Since then, Huynh’s weekly hours have increased to about 70 each week, up from 40. There are more meetings and weekend work. The higher pay helps cover the mortgage and taxes, but the money is a lot less meaningful than he thought it might be.
“It’s not Jeff Bezos money,” he said.
While Huynh yearned for a big raise, he said he realizes it isn’t as big a deal as he thought it would be. Work culture means more to him now—and it is a big reason he has stayed with the company.
“Being able to rely on the people I work with is way more meaningful than just money,” he said.
The flexible-work discount
Hybrid and remote workers are among the happiest in the Conference Board’s survey.
In 2023, 65.5% of hybrid workers reported overall job satisfaction, which was slightly higher than 64.1% of fully remote workers. People who work full time on-site reported the lowest satisfaction, at 60.2%.
Amelia Castilla , an associate partner at software company Atlassian , said she has turned down higher-paying job offers from other companies that would have required her to come to the office.
“The lifestyle where I can write my own schedule doesn’t have a price,” said the 39-year old single mother of a nine-year old.

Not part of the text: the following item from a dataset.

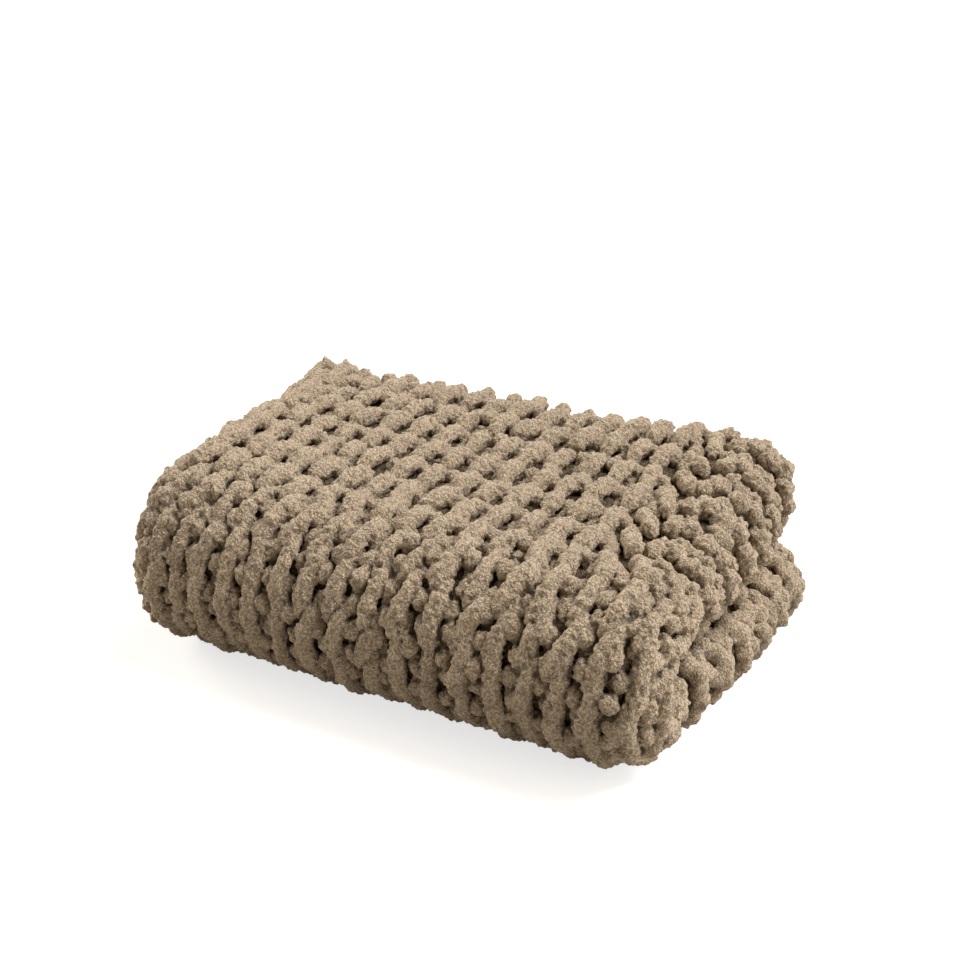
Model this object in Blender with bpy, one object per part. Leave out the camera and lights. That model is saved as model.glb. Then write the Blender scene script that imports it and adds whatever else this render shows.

Since Atlassian went all-remote in 2020, Castilla has set her own hours, allowing her to pick up her son at school and organize playdates. She goes to the Austin, Texas, office to get together with co-workers, which can happen from once a week to once a month.
Women warriors
Despite many companies introducing more family-friendly policies, such as daycare at work and mental-health services , the women surveyed were less satisfied with their jobs than the men for the sixth year in a row.
Women, in particular, might sense a more profound loss of remote-work benefits as employers continue to push for their employees to show up more, said Frances Frei , a management professor at Harvard Business School.
“Once workers have these wonderful new benefits, those benefits have legitimacy,” Frei said.
Flexible workplaces might also be creating more gender segmentation, Frei said. For instance, in a less formal work environment, if “mentors are informally telling mentees on the squash court about new opportunities, that may only benefit certain people who are like them,” such as men.
Boston-based respiratory therapist Shamima Mather worked in hospitals until 2022, and said the hierarchy was generally straightforward: “The environment is female-dominated as far as the workforce. But positions of power is where the men are.”
She recently left to work for a health startup and appreciates the more egalitarian approach.
“It’s just work,” she said. “We all jump in and do it.”